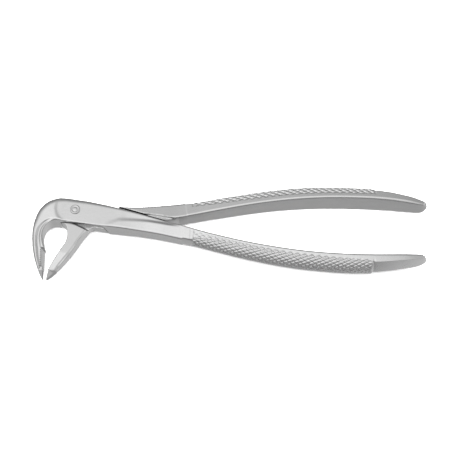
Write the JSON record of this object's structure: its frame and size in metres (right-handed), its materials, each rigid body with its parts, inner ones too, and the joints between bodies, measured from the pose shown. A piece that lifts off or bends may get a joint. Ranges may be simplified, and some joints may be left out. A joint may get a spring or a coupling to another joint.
{
  "type": "extraction forceps",
  "caption": "Hand forceps with a riveted lap joint, beaks turned square to the handles, serrated jaws and knurled handles.",
  "frame": {"origin": "where the pivot axis meets the flat underside of the joint", "axes": "+Z along the pivot from the underside towards the round rivet head, +X between the handles towards their ends, beaks turned towards -Y"},
  "size_m": [0.1689, 0.0498, 0.0122],
  "materials": {
    "satin_steel": "satin polished stainless steel",
    "rivet_steel": "turned and polished stainless steel"
  },
  "bodies": {
    "front": {"front_half": "satin_steel", "pivot_rivet": "rivet_steel"},
    "back": {"back_half": "satin_steel"}
  },
  "joints": [
    {"name": "jaw_pivot", "type": "hinge", "parent": "front", "child": "back", "pos_m": [0, 0, 0], "axis": [0, 0, 1], "range_deg": [0, 20]}
  ]
}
━━━━━━━━━━━━━━━━━━━━
# [TASK OBJECTIVE]
Recopy the whole listing exactly.

# [SOLUTION TO THIS TASK]
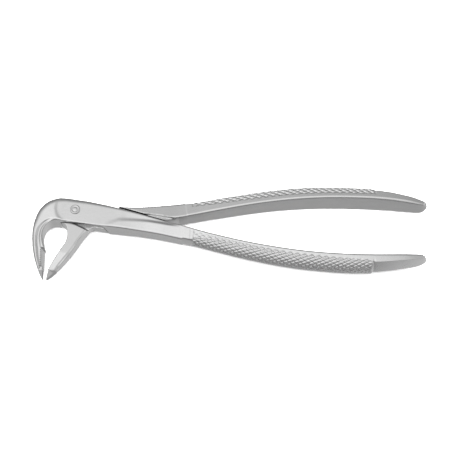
Write the JSON record of this object's structure: its frame and size in metres (right-handed), its materials, each rigid body with its parts, inner ones too, and the joints between bodies, measured from the pose shown. A piece that lifts off or bends may get a joint. Ranges may be simplified, and some joints may be left out. A joint may get a spring or a coupling to another joint.
{
  "type": "extraction forceps",
  "caption": "Hand forceps with a riveted lap joint, beaks turned square to the handles, serrated jaws and knurled handles.",
  "frame": {"origin": "where the pivot axis meets the flat underside of the joint", "axes": "+Z along the pivot from the underside towards the round rivet head, +X between the handles towards their ends, beaks turned towards -Y"},
  "size_m": [0.1689, 0.0498, 0.0122],
  "materials": {
    "satin_steel": "satin polished stainless steel",
    "rivet_steel": "turned and polished stainless steel"
  },
  "bodies": {
    "front": {"front_half": "satin_steel", "pivot_rivet": "rivet_steel"},
    "back": {"back_half": "satin_steel"}
  },
  "joints": [
    {"name": "jaw_pivot", "type": "hinge", "parent": "front", "child": "back", "pos_m": [0, 0, 0], "axis": [0, 0, 1], "range_deg": [0, 20]}
  ]
}